Moving is especially easy when you’re young, fresh out of college, and with no kids. Considering new cities is like reviewing a broad and exciting variety of new dishes and deciding which one to eat, so I highly recommend doing this type of dreaming and strategizing before deciding where to settle down. Binge on those “Best Places to Live” lists, tour the country and the world in person, and fly around virtually to check out the terrain and the bike paths using Google Earth (and the house prices and ‘hoods using real estate sites like Zillow and Realtor.com).
The Ultimate Human-friendly city in my own view is one with a population between 50,000 and 200,000, in a compact and bikeable footprint, separated from neighboring cities by Actual Cows And Fields, as opposed to the suburbs-that-are-named-as-if-they-are-actual-cities that exist by the dozen on the sides of giant metro areas.
This “Distinct City” status ensures that you’ll have everything you need right in your own town, and yet you’ll be able to hit the streets and very quickly end up in the country soaking up open vistas and black starry skies, without even having to resort to car transportation.
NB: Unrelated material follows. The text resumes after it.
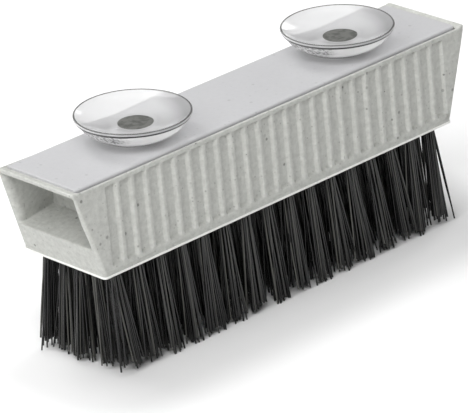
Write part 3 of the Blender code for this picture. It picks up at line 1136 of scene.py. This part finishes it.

Your phone will still have proper reception, and Amazon will still deliver your packages efficiently. But yet you’ll never find yourself paying to drive into a parking garage or waiting in an endless line for a restaurant. There is space for everyone in these person-friendly cities.
For slightly older and more settled folks like me, moving is temporarily off of the menu – we decided to give our son a stable upbringing in a stable place where the faces and friends stay the same from birth until high school graduation, and even the trees and hills and seasons become familiar through the span of his childhood.
But I’ve already got some more adventure moves planned for the many decades to follow in the future. Tropical winters and phases of van life and “Carpentourism” trips in various exotic locations, and eventually some sort of intentional community where lots of friends all get to live together in beautiful surroundings.
You should live in whatever place works best for you. But you should be able to prove to yourself that it really is the right place – instead of just being the place you happened to be born.